• Task goal:
Restate the span of lines that starts with the line containing "return core" and ends with the line containing "in imported if", word for word, including both, with nothing else.

• Supplied data:
□ □ □ □ □

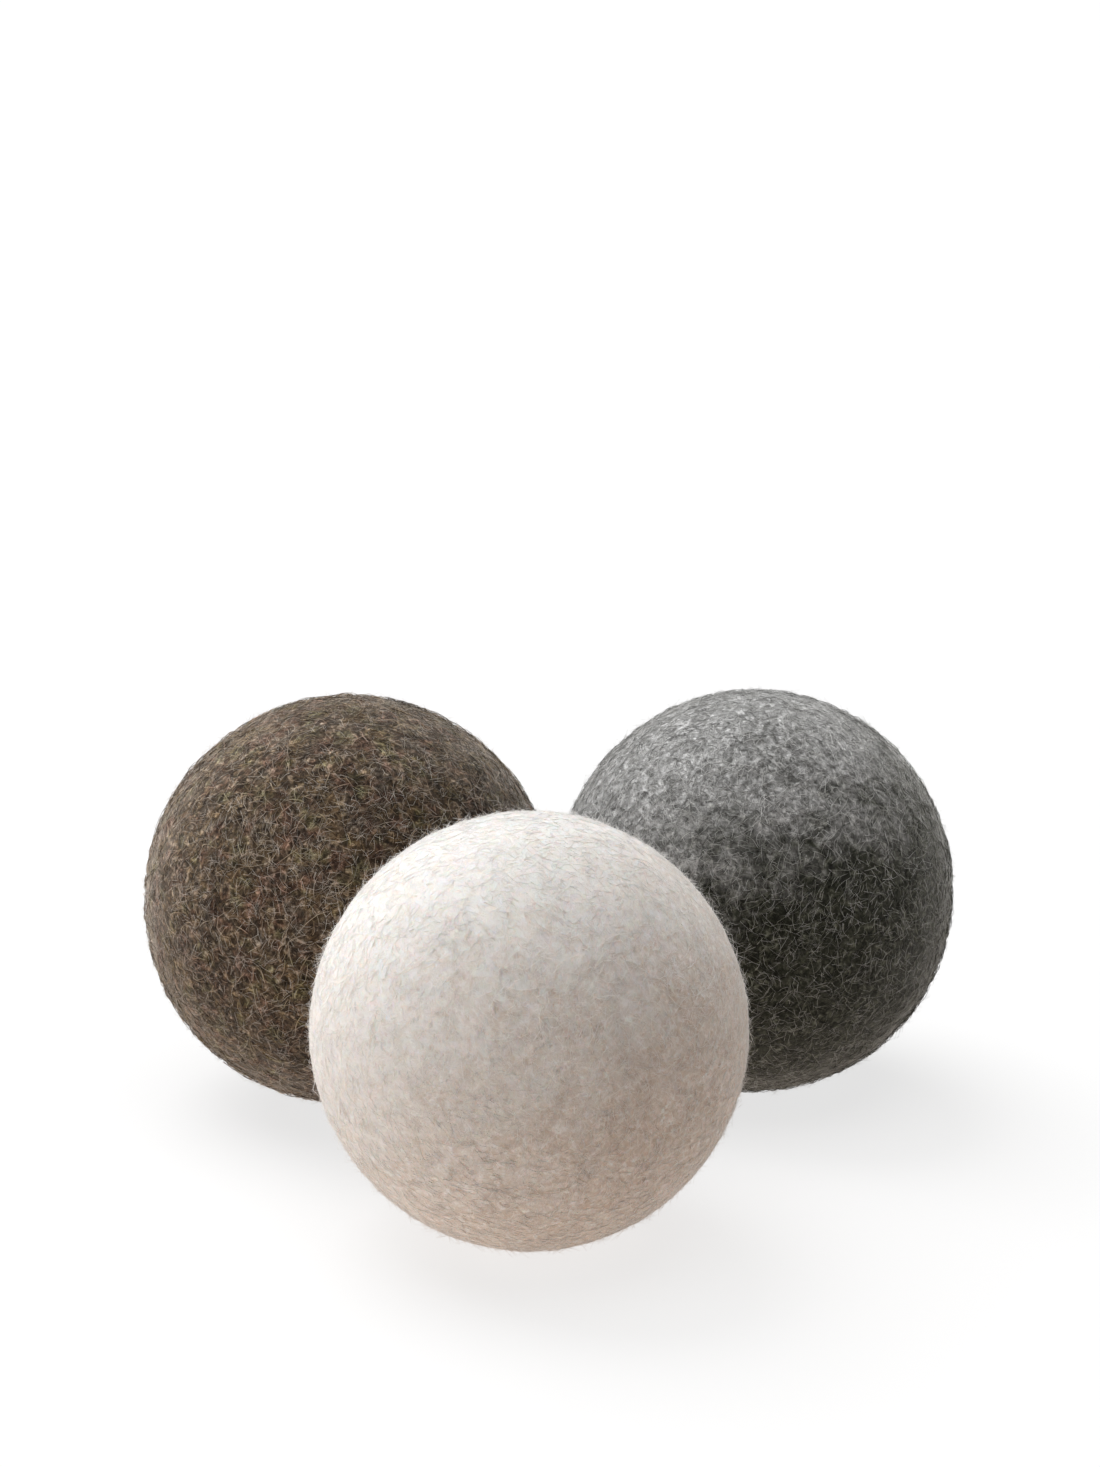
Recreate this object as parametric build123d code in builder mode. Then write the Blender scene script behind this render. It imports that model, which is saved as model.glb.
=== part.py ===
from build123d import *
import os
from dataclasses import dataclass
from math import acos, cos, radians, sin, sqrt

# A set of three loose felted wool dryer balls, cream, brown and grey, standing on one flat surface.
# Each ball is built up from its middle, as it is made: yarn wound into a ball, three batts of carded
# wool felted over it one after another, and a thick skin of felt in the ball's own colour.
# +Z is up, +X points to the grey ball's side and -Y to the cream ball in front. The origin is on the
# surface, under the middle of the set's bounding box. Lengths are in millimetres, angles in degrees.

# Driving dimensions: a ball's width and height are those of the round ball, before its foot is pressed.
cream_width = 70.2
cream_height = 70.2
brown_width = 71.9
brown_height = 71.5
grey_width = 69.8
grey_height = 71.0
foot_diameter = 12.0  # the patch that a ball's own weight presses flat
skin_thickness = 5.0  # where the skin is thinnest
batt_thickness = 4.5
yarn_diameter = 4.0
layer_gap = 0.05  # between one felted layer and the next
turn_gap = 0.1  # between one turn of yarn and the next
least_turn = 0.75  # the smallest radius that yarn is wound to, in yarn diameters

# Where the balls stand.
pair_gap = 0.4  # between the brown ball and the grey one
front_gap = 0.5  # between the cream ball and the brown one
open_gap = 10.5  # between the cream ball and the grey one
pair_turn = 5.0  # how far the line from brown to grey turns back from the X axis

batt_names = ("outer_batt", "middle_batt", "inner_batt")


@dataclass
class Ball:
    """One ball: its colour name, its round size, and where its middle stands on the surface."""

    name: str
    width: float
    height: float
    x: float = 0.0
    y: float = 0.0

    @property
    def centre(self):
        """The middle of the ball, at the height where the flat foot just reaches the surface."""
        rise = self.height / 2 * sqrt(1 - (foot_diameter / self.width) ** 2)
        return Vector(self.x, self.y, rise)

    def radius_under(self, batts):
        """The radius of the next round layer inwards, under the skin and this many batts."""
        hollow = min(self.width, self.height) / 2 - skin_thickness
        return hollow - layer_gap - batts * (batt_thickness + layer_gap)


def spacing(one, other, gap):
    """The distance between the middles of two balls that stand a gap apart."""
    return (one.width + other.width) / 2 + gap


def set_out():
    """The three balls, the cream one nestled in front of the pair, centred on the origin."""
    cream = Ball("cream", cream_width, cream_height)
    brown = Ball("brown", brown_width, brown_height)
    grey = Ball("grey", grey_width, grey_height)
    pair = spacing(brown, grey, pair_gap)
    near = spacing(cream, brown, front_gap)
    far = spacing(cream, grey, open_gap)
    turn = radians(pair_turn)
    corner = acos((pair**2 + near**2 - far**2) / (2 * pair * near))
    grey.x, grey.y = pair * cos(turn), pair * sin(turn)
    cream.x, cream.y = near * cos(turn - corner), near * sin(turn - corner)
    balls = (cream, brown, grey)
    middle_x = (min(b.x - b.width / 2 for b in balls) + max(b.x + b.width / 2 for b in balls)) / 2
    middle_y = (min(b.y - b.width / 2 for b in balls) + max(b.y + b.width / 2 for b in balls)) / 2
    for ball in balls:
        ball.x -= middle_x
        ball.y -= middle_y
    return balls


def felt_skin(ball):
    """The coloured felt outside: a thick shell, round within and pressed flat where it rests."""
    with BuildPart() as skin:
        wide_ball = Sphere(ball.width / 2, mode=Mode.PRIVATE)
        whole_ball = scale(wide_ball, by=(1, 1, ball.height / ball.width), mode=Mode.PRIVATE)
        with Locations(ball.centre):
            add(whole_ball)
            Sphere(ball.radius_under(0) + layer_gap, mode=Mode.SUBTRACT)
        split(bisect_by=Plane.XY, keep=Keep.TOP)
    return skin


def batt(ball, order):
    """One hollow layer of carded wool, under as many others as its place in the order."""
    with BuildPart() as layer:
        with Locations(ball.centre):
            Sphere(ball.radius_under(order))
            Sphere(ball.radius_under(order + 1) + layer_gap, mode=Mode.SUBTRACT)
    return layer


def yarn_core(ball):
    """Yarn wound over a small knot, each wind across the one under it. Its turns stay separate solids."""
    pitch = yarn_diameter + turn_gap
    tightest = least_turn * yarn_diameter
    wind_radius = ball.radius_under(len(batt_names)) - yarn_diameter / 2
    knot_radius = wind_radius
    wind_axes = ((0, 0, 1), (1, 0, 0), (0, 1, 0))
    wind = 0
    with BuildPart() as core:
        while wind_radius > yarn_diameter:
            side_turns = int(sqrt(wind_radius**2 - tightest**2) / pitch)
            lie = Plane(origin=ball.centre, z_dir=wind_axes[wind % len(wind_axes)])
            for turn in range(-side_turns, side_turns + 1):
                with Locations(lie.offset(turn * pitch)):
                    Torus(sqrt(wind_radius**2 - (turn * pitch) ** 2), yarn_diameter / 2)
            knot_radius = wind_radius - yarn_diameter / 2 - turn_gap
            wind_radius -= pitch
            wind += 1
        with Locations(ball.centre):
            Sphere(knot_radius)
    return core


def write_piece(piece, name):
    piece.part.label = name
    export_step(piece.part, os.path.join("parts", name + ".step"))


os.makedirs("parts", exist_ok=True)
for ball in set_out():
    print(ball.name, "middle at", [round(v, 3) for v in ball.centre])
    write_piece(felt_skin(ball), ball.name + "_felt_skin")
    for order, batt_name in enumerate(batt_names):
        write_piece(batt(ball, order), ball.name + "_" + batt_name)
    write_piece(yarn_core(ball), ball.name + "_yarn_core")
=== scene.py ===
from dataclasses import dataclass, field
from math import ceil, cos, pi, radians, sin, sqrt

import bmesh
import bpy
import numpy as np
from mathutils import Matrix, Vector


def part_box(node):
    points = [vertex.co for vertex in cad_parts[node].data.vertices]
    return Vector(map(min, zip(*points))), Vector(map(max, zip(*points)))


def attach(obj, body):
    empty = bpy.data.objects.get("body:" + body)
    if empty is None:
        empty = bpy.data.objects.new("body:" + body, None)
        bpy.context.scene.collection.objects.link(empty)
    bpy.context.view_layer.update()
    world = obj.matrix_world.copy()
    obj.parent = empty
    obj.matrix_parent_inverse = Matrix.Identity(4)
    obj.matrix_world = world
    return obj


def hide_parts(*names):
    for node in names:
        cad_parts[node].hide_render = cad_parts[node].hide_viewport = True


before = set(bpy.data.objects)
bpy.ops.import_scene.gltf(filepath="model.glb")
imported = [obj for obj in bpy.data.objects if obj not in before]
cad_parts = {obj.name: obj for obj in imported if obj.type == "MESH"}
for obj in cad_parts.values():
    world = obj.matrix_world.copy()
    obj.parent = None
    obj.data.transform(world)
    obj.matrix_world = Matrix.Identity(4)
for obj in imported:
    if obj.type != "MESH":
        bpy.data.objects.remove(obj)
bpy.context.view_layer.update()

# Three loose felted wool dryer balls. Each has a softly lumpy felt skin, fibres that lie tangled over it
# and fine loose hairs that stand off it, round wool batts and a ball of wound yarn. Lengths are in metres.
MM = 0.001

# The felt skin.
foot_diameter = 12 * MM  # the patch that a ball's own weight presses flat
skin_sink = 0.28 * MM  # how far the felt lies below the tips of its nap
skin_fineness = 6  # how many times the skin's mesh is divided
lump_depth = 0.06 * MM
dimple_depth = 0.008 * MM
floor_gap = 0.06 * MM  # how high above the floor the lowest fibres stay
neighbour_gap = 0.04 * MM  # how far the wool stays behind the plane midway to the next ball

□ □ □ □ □

• Worked solution:
    return core


def write_piece(piece, name):
    piece.part.label = name
    export_step(piece.part, os.path.join("parts", name + ".step"))


os.makedirs("parts", exist_ok=True)
for ball in set_out():
    print(ball.name, "middle at", [round(v, 3) for v in ball.centre])
    write_piece(felt_skin(ball), ball.name + "_felt_skin")
    for order, batt_name in enumerate(batt_names):
        write_piece(batt(ball, order), ball.name + "_" + batt_name)
    write_piece(yarn_core(ball), ball.name + "_yarn_core")
=== scene.py ===
from dataclasses import dataclass, field
from math import ceil, cos, pi, radians, sin, sqrt

import bmesh
import bpy
import numpy as np
from mathutils import Matrix, Vector


def part_box(node):
    points = [vertex.co for vertex in cad_parts[node].data.vertices]
    return Vector(map(min, zip(*points))), Vector(map(max, zip(*points)))


def attach(obj, body):
    empty = bpy.data.objects.get("body:" + body)
    if empty is None:
        empty = bpy.data.objects.new("body:" + body, None)
        bpy.context.scene.collection.objects.link(empty)
    bpy.context.view_layer.update()
    world = obj.matrix_world.copy()
    obj.parent = empty
    obj.matrix_parent_inverse = Matrix.Identity(4)
    obj.matrix_world = world
    return obj


def hide_parts(*names):
    for node in names:
        cad_parts[node].hide_render = cad_parts[node].hide_viewport = True


before = set(bpy.data.objects)
bpy.ops.import_scene.gltf(filepath="model.glb")
imported = [obj for obj in bpy.data.objects if obj not in before]
cad_parts = {obj.name: obj for obj in imported if obj.type == "MESH"}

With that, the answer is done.